Uma paisagem urbana dos sonhos
Arquitetos listam construções que deveriam ser removidas do cenário carioca
RIO - Enquanto os cariocas estavam distraídos aproveitando as dunas da Gal, no início dos anos 70, ou balançando o corpo nos frenéticos dancing days, já no finalzinho da década, a paisagem da cidade foi mudando sem que muitos se dessem conta do estrago. Num ritmo alucinante, que combinava mais com a onda da discoteca do que com a paz e amor que reinava nas areias de Ipanema, foram surgindo novos elevados e viadutos, que enfeiaram a paisagem privilegiada da cidade. Num exercício de imaginação, estimulado pela decisão do prefeito Eduardo Paes de pôr abaixo o Elevado do Perimetral, revelando a beleza da Praça Quinze e arredores, repórteres do GLOBO consultaram arquitetos e urbanistas para saber o que mereceria também desaparecer, nem que fosse apenas em sonho.
O resultado foi quase unânime: não há quem se conforme com o
Elevado Paulo de Frontin, que, mesmo antes de concluído, já estava envolto numa aura de desgraça. Em novembro de 71, 112 metros da estrutura, em fase final de construção, desabaram, matando 48 pessoas. Passada a comoção, ele foi ampliado e inaugurado, acabando com o ar bucólico e boa parte dos casarios do
Rio Comprido e, de quebra, levando barulho e poluição para os moradores de prédios próximos. Isto sem falar, é claro, na área debaixo do elevado, eternamente sombreada e onde uma nesga de sol é privilégio bissexto.
— O que fizeram foi um crime,
um agressão a uma área belíssima. Antes do Elevado Paulo de Frontin,
aquele área parecia Petrópolis, com casas dos dois lados e um canal no meio — diz o arquiteto e urbanista Nireu Cavalcanti.
O arquiteto Fagner Marçal, mestre pela UFRJ, faz coro:
— O elevado colaborou para aumentar a sensação de sufocamento pelo pedestre, gerando um corredor expresso de poluição, sujeira, abandono e insegurança. Se não é possível a demolição, como acontece com a Perimetral, por que não a qualificação daquele espaço? Temos uma infinidade de métodos alternativos de iluminação indireta para o espaço sob o viaduto.
A criação de um espaço verde estimularia a revitalização urbana daquele trecho.

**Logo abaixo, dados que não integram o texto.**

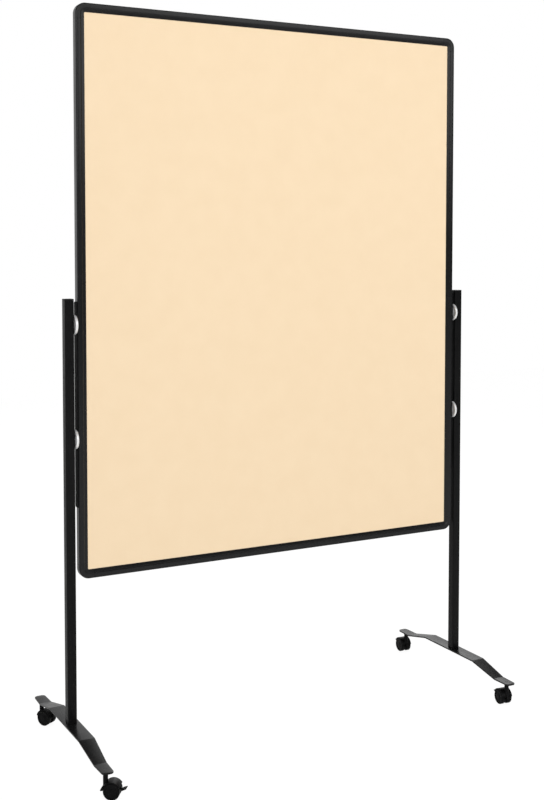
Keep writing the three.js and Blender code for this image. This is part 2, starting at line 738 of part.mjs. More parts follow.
// Side outline of the front tip of the housing, from the boss back to the hub.
function nose() {
  const root = BOSS_RADIUS - FIT;
  const shoulder = WHEEL_RADIUS + BOSS_ABOVE_AXLE + BOSS_RADIUS;
  const tip = WHEEL_RADIUS - NOSE_BELOW_AXLE;
  return points([
    [0, shoulder],
    [-root, shoulder],
    [-NOSE_REACH, tip + NOSE_DEPTH / 2],
    [-NOSE_REACH + NOSE_DEPTH / 2, tip - NOSE_DEPTH / 2],
    [CASTER_TRAIL - HUB_WEB_RADIUS, WHEEL_RADIUS],
  ]);
}

// Moulded housing: hood over both wheels, web between them, swivel boss and
// front nose, with the axle bore, the stem bore and the slot for the pedal.
function housing(name) {
  const width = WHEEL_OUTER - HOOD_INSET;
  const web = WEB_THICKNESS / 2;
  const far = WHEEL_OUTER + WHEEL_RADIUS;
  const bossTop = COLLAR_BASE - FIT;
  const hood = alongY(sector(HOOD_RADIUS, HOOD_BACK_ANGLE, HOOD_FRONT_ANGLE), -width, width);
  const webOutline = sector(WHEEL_RADIUS - WEB_INSET, -WEB_DROP_ANGLE, 180 + WEB_DROP_ANGLE);
  const hub = alongY(circle(CASTER_TRAIL, WHEEL_RADIUS, HUB_WEB_RADIUS), -web, web);
  const boss = alongZ(circle(0, 0, BOSS_RADIUS), WHEEL_RADIUS + BOSS_ABOVE_AXLE, bossTop);
  const whole = join(hood, alongY(webOutline, -web, web), hub, boss, alongY(nose(), -web, web));

  const wheelRoom = circle(CASTER_TRAIL, WHEEL_RADIUS, HOOD_BORE, WHEEL_FACETS);
  const arm = ARM_THICKNESS / 2 + FIT;
  const pocket = block(
    [CASTER_TRAIL + POCKET_INNER, CASTER_TRAIL + 2 * HOOD_RADIUS],
    [-arm, arm],
    [WHEEL_RADIUS - POCKET_BELOW, PIVOT_Z + ARM_HEIGHT],
  );
  const geometry = cut(
    whole,
    alongY(wheelRoom, web, far),
    alongY(wheelRoom, -far, -web),
    alongY(circle(CASTER_TRAIL, WHEEL_RADIUS, WHEEL_BORE), -far, far),
    alongZ(circle(0, 0, STEM_RADIUS + FIT), PIN_END - FIT, bossTop + BOSS_RADIUS),
    pocket,
    alongY(circle(PIVOT_X, PIVOT_Z, PIVOT_RADIUS + FIT), -far, far),
  );
  return mesh(name, geometry, 'blackPlastic');
}

// Axle through the housing, ending inside the closed hubs.
function axle(name) {
  const half = WHEEL_OUTER - WHEEL_CAP - FIT;
  return mesh(name, alongY(circle(CASTER_TRAIL, WHEEL_RADIUS, AXLE_RADIUS), -half, half), 'steel');
}

// Stem screwed into the foot, with a collar under it and a plain pin on which
// the housing turns.
function stem(name) {
  const profile = [
    [0, PIN_END],
    [STEM_RADIUS - STEM_CHAMFER, PIN_END],
    [STEM_RADIUS, PIN_END + STEM_CHAMFER],
    [STEM_RADIUS, COLLAR_BASE],
    [COLLAR_RADIUS, COLLAR_BASE],
    [COLLAR_RADIUS, COLLAR_TOP],
    [STEM_RADIUS, COLLAR_TOP],
    [STEM_RADIUS, TAB_TOP],
    [0, TAB_TOP],
  ];
  return mesh(name, upright(profile, BORE_FACETS), 'blackSteel');
}

// Brake pedal: an arm in the slot of the housing with a wide paddle behind the
// wheels and two short trunnions.
function pedal(name) {
  const rootX = CASTER_TRAIL + WHEEL_RADIUS + PADDLE_GAP;
  const tipX = rootX + PADDLE_LENGTH;
  const tipZ = WHEEL_RADIUS + PADDLE_RISE;
  const rootZ = tipZ - PADDLE_DROP;
  const half = PADDLE_THICKNESS / 2;
  const blade = points([
    [rootX, rootZ + half],
    [rootX, rootZ - half],
    [tipX, tipZ - half / 2],
    [tipX, tipZ + half / 2],
  ]);
  const side = points([
    ...arc(PIVOT_X, PIVOT_Z, ARM_HEIGHT / 2, ARM_EYE_ANGLE, ARM_EYE_ANGLE + 180, 2 * EDGE_STEPS),
    [rootX, rootZ - half],
    [tipX, tipZ],
    [rootX, rootZ + 2 * half],
  ]);
  const arm = alongY(side, -ARM_THICKNESS / 2, ARM_THICKNESS / 2);
  const paddle = alongY(blade, -PADDLE_WIDTH / 2, PADDLE_WIDTH / 2);
  const web = WEB_THICKNESS / 2;
  const trunnions = alongY(circle(PIVOT_X, PIVOT_Z, PIVOT_RADIUS), -web, web);
  return mesh(name, join(arm, paddle, trunnions), 'blackPlastic');
}

function caster({ name, side, end, heading }) {
  const group = new THREE.Group();
  group.add(stem(`${name}_caster_stem`), housing(`${name}_caster_housing`), axle(`${name}_caster_axle`));
  group.add(pedal(`${name}_brake_pedal`));
  group.add(wheel(`${name}_wheel_a`, 1), wheel(`${name}_wheel_b`, -1));
  group.position.set(side * POST_X, end * CASTER_FROM_CENTRE, 0);
  group.rotation.z = THREE.MathUtils.degToRad(heading);
  return group;
}

// ------------------------------------------------------------------ assembly

function partition() {
  const group = new THREE.Group();
  const right = stand('right');
  right.position.x = POST_X;
  const left = stand('left');
  left.position.x = -POST_X;
  left.rotation.z = Math.PI;
  group.add(board(), left, right, ...CASTERS.map(caster));
  const middle = new THREE.Box3().setFromObject(group, true).getCenter(new THREE.Vector3());
  group.position.set(-middle.x, -middle.y, 0);
  return group;
}

export default partition();
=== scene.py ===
"""Looks of the mobile pinboard divider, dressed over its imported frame.

Everything is in metres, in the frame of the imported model: +X along the board,
the front felt faces -Y, +Z up, and the wheels rest on z = 0.
"""

import json
import logging
import math
import random
from dataclasses import dataclass, replace
from enum import Enum
from functools import cached_property
from typing import Iterable, Mapping, Sequence

import bmesh
import bpy
from mathutils import Matrix, Vector


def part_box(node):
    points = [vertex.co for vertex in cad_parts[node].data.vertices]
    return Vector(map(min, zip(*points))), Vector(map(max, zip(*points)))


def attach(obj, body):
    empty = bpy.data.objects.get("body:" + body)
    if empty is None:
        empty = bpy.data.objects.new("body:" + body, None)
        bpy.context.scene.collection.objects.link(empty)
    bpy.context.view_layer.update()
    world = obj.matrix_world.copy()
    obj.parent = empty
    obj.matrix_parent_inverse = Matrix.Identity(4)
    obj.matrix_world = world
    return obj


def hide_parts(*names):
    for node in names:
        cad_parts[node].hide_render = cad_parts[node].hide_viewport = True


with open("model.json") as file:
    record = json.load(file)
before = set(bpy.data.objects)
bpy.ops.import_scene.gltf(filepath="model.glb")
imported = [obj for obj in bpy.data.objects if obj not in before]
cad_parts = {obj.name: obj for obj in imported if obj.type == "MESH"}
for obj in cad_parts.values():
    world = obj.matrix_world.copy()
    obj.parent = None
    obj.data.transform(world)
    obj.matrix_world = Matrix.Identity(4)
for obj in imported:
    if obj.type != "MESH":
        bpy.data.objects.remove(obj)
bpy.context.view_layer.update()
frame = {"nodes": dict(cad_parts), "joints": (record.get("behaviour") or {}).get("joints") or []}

log = logging.getLogger("pinboard")

Point = tuple[float, float, float]
Colour = tuple[float, float, float]
Range = tuple[float, float]
Profile = tuple[tuple[float, float], ...]
Outline = list[tuple[float, float]]
Ring = list[Vector]
Faces = list[Sequence[int]]
Piece = bpy.types.Object
Socket = bpy.types.NodeSocket

MM = 0.001
STAND = "stand_and_board"
CURVED_DEG = 35.0
FLAT_DEG = 30.0
BEVEL_DEG = 40.0
NOISE_BAND = (0.3, 0.7)
X_AXIS, Y_AXIS, Z_AXIS = Vector((1, 0, 0)), Vector((0, 1, 0)), Vector((0, 0, 1))
UNMOVED = Matrix.Identity(4)


class Named(Enum):
    """Choice whose name is part of the names of nodes."""

    @property
    def word(self) -> str:
        """The choice as it appears in node names."""
        return self.name.lower()


class Side(Named):
    """Side of the board, with its sign along X."""

    LEFT = -1
    RIGHT = 1


class End(Named):
    """Upper or lower end of the board, with its sign along Z."""

    TOP = 1
    BOTTOM = -1


class Level(Named):
    """Place of a hand screw on its post."""

    LOWER = 0
    UPPER = 1


class Wheel(Named):
    """Wheel of a caster, with its sign along local Y."""

    A = 1
    B = -1


class Corner(Named):
    """Corner of the stand where a caster sits."""

    FRONT_LEFT = 0
    REAR_LEFT = 1
    REAR_RIGHT = 2
    FRONT_RIGHT = 3


class Grain(Enum):
    """Direction in which drawn metal carries its fine lines."""

    ALONG_X = (0.03, 1.0, 1.0)
    ALONG_Z = (1.0, 1.0, 0.03)


class Operation(Enum):
    """What is done to a piece with other pieces."""

    JOIN = "UNION"
    CUT = "DIFFERENCE"


# ------------------------------------------------------------------- finishes


class NodeGraph:
    """Writes the node tree of one material, around its Principled shader."""

    def __init__(self, name: str) -> None:
        """Start an empty material.

        Args:
            name: Name of the material.
        """
        self.material = bpy.data.materials.new(name)
        self.material.use_nodes = True
        self.nodes = self.material.node_tree.nodes
        self.links = self.material.node_tree.links
        self.shader = self.nodes["Principled BSDF"]

    def feed(self, target: Socket, value: object) -> None:
        """Give an input its source socket, or its own constant.

        Args:
            target: The input.
            value: A socket or a constant.
        """
        if isinstance(value, Socket):
            self.links.new(value, target)
        else:
            target.default_value = value

    def add(
        self, kind: str, inputs: Mapping[str | int, object] | None = None, **settings: object
    ) -> bpy.types.Node:
        """Add a node, set its properties and feed its inputs.

        Args:
            kind: Node type without the ShaderNode prefix.
            inputs: Socket or constant of each input, by name or number.
            **settings: Properties of the node.

        Returns:
            The new node.
        """
        node = self.nodes.new(f"ShaderNode{kind}")
        for key, value in settings.items():
            setattr(node, key, value)
        for key, value in (inputs or {}).items():
            self.feed(node.inputs[key], value)
        return node

    def fit(self, **inputs: object) -> None:
        """Feed inputs of the shader.

        Args:
            **inputs: Socket or constant of each, with _ for a space in a name.
        """
        for key, value in inputs.items():
            self.feed(self.shader.inputs[key.replace("_", " ")], value)

    def place(self, stretch: Point = (1, 1, 1), centre: Point = (0, 0, 0)) -> Socket:
        """Object coordinates, moved to a centre and stretched.

        Args:
            stretch: Scale of the pattern along each axis.
            centre: Point that becomes the origin of the pattern.

        Returns:
            The vector socket.
        """
        source = self.add("TexCoord").outputs["Object"]
        shift = [-c * s for c, s in zip(centre, stretch)]
        mapping = self.add("Mapping", {"Vector": source, "Location": shift, "Scale": stretch})
        return mapping.outputs["Vector"]

    def noise(self, where: Socket, size_mm: float, detail: float = 4.0) -> Socket:
        """Noise whose blotches are about a given size.

        Args:
            where: Vector socket that places the pattern.
            size_mm: Size of a blotch in millimetres.
            detail: Number of finer layers.

        Returns:
            The factor socket, from 0 to 1.
        """
        inputs = {"Vector": where, "Scale": 1 / (size_mm * MM), "Detail": detail}
        return self.add("TexNoise", inputs).outputs["Fac"]

    def spread(self, value: Socket, low: float, high: float) -> Socket:
        """Map the middle of a noise to a range of numbers.

        Args:
            value: Noise factor.
            low: Result where the noise is low.
            high: Result where the noise is high.

        Returns:
            The mapped socket.
        """
        bottom, top = NOISE_BAND
        ends = {"From Min": bottom, "From Max": top, "To Min": low, "To Max": high}
        return self.add("MapRange", {"Value": value, **ends}).outputs["Result"]

    def blend(self, factor: Socket, first: Colour | Socket, second: Colour) -> Socket:
        """Mix a fixed colour into another one.

        Args:
            factor: Share of the second colour.
            first: Colour at factor 0, fixed or from a socket.
            second: Colour at factor 1.

        Returns:
            The colour socket.
        """
        under = first if isinstance(first, Socket) else (*first, 1)
        inputs = {"Factor": factor, "A": under, "B": (*second, 1)}
        return self.add("Mix", inputs, data_type="RGBA").outputs["Result"]

    def bump(self, height: Socket, depth_mm: float, below: Socket | None = None) -> Socket:
        """Bump the surface by a height pattern.

        Args:
            height: Height socket, from 0 to 1.
            depth_mm: Depth of the pattern in millimetres.
            below: Normal socket of a bump that this one adds to.

        Returns:
            The normal socket.
        """
        node = self.add("Bump", {"Distance": depth_mm * MM, "Height": height})
        if below is not None:
            self.feed(node.inputs["Normal"], below)
        return node.outputs["Normal"]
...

Uma simulação feita pelo GLOBO mostra como a região ficaria hoje sem o elevado, apenas com a avenida margeando o canal. O resultado é uma área mais arborizada e ensolarada, mais de acordo com o Rio.
Em
São Cristovão, outra simulação mostrou como ficaria o bairro sem as
aberrações trazidas pela Linha Vermelha, que, em alguns trechos, também esta grudada às construções.
— Estes elevados são um horror do ponto de vista estético, mas importantes para a mobilidade, já que não se investiu adequadamente no transporte público. Mas há formas melhores de se fazer as obras, desapropriando uma área maior, criando parques em volta. Não pode ter nada grudado nas casas — diz o arquiteto Pablo Benetti, professor da UFRJ.
Se não pode ser grudado nas casas, imagina debaixo delas. O exemplo do
Túnel Acústico, que acabou passando, após uma polêmica se cortaria ou não o campus da PUC, por dentro do Conjunto Habitacional Marquês de São Vicente, conhecido como Minhocão, na Gávea, é também criticado.
— A passagem por baixo do edifício, abrindo um buraco no prédio, foi simplória. Poderia entrar em túnel, por debaixo da rua, sem agredir a cidade — diz Sérgio Magalhães, presidente do Instituto dos Arquitetos do Brasil.
A simulação feita pelo GLOBO mostra o prédio recomposto e um gramado no ligar das pistas atuais — um cenário bem mais acolhedor do que o atual.
Para o arquiteto Augusto Ivan, um dos patinhos feios da cidade é o
viaduto 31 de março, na saída do Túnel Santa Bárbara, no Catumbi. Para transformá-lo em cisne, o GLOBO simulou novamente sua retirada. O prefeito Eduardo Paes não quis entrar na brincadeira.
Convidado para apontar os monstregos estraga-paisagem, ele se recusou, talvez com medo de que, já que vai derrubar a Perimetral, fique com fama de
Pereira Passos do século 21. O que, para alguns, até que não seria uma má ideia.